26 May 2016

Image of Cambodia Calls for Intrepid Volunteer Adventurers

One of the core aims of our Enrichment Programme is to encourage voluntary work, in whatever capacity, but some opportunities can be more extreme than others. None more so that what ten of our students and one teacher have signed up for this summer.

When Learning Support Assistant and Well-Being Coach, Johanne Male, and her college team step off the plane 6,200 miles away in Cambodia, they’ll be greeted by the country’s wet season. Huge downpours are accompanied by equally huge temperatures plus excessive humidity, and that trend will continue for the entirety of their four week stay starting on 11th July.

They’ll be in the Far East as part of Camps International – a volunteering organisation with affiliations throughout Africa, Asia and South America that offer the chance to make a real difference to communities within those continents. They are just one of many groups and companies that the Enrichment department liaise with each year to visit the college and enlist willing volunteers for life-defining opportunities.

Johanne and our ten Sixth Form College volunteers, plus one former student who left last year, will join fellow recruits from Nottingham Bluecoat Academy and make up ‘Team Isana’ as the travel east to the Indochina peninsula. Each student has to raise the formidable sum of £3,700 just to travel with Team Isana and offer their help to those in need, and you can still help them with that! (Please see bottom of the story.)

The team will be dividing their time between two camps in the Cambodian jungle, getting stuck into a variety of projects at both Camp Beng Mealea and Camp Beng Pae.

Cambodia is a country still in recovery since the unspeakably brutal rein of Pol Pot’s Khmer Rouge. The infamous graveyards of the ‘Killing Fields’ are the regime’s legacy of mass slaughter of their own population as well as those outside, and the suppression of education, both academic and practical, is still felt today.

Our volunteers will help lead the communities within these remote villages to build new school facilities, and to educate a new generation on agriculture and the rudiments of academia and sport, after their grandparents’ era was decimated, leaving their parents without the skills and guidance to pass on to their children.

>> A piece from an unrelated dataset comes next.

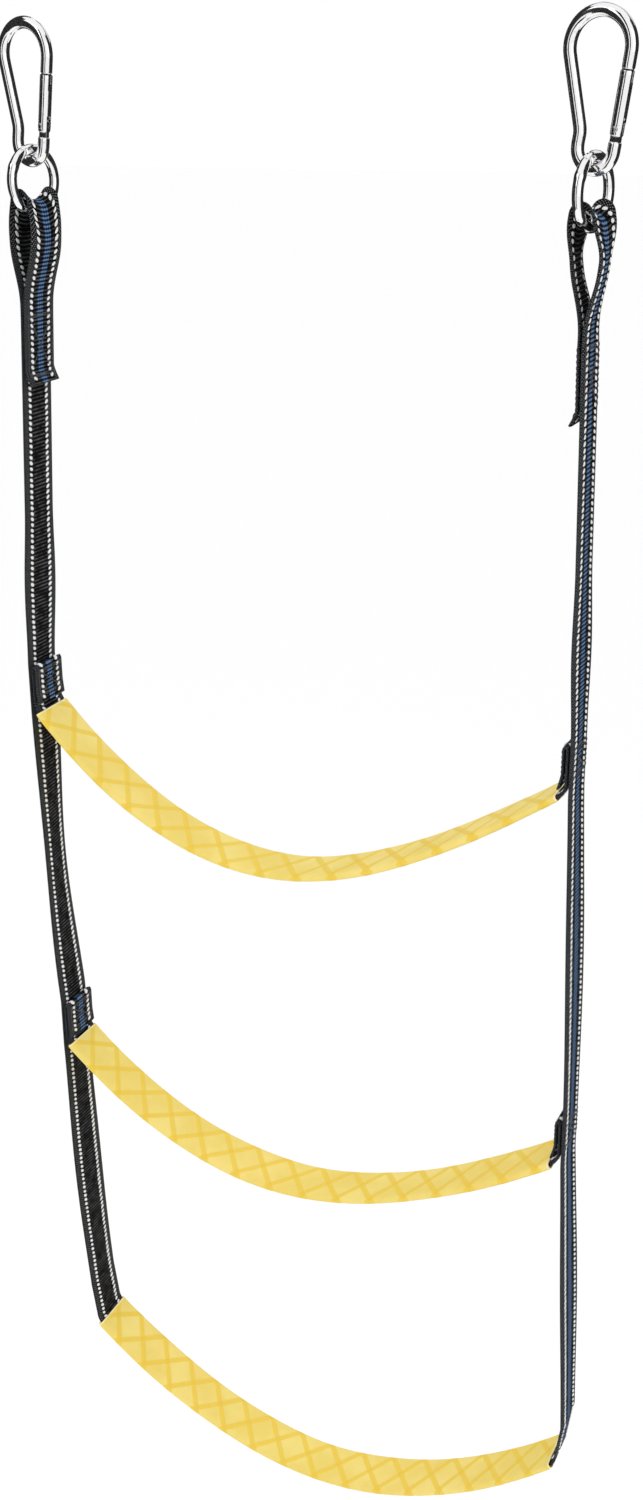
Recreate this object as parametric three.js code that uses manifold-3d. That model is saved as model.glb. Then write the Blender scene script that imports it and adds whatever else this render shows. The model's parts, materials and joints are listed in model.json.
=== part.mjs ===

Johanne said: “These people had to leave their homes and their societies with nothing. This is a place where you learn from your parents, and when the parents themselves have been denied the learning that they need, it’s their children’s generation that have really struggled to rebuild since the revolution in 1993; they’re having to learn from scratch.

“Our students will have to learn how to go back to basics very quickly, even when it comes to things like washing their own clothes by hand. There’s no way that they can carry a supply of clothes for four weeks over days of backpacking through jungle!”

Johanne explained that there are natural concerns within the student group, but she has been working with them to reduce any anxiety that they might have. The culture difference in a country that displays such vast wealth in some areas and the most extreme depravation in others is often difficult to comprehend, and is an issue that Johanne has been addressing.

She said: “I’ve been pointing out to students that they shouldn’t hand out money to those they meet. There needs to be a social system of learning in place and donations don’t help people benefit in the long term. The time that they are giving is ultimately more valuable, however difficult it might be to understand.

“This is part and parcel of the students learning that voluntary work isn’t just about turning up, it’s about helping other people prosper. Hopefully, when they come home, they’ll have the initiative to do it again and see things in a different light.”

Johanne and the ten students are taking part in the 15 mile Wirral Coastal Walk on Sunday 12th June in a last bid to raise money for their trip. If you’d like to help them on their way with this valuable cause and donate, please follow the link below:
https://www.volunteerforever.com/volunteer_profile/johannemale

The student volunteers are as follows: Madeleine Atherton, Hannah De Pauw, Faye Dean, Rachael Husselbury, Niamh Kennerdale, Dominique Mason, Jessica McDonald, William Mellor, Bethany Williams, Lucy Would.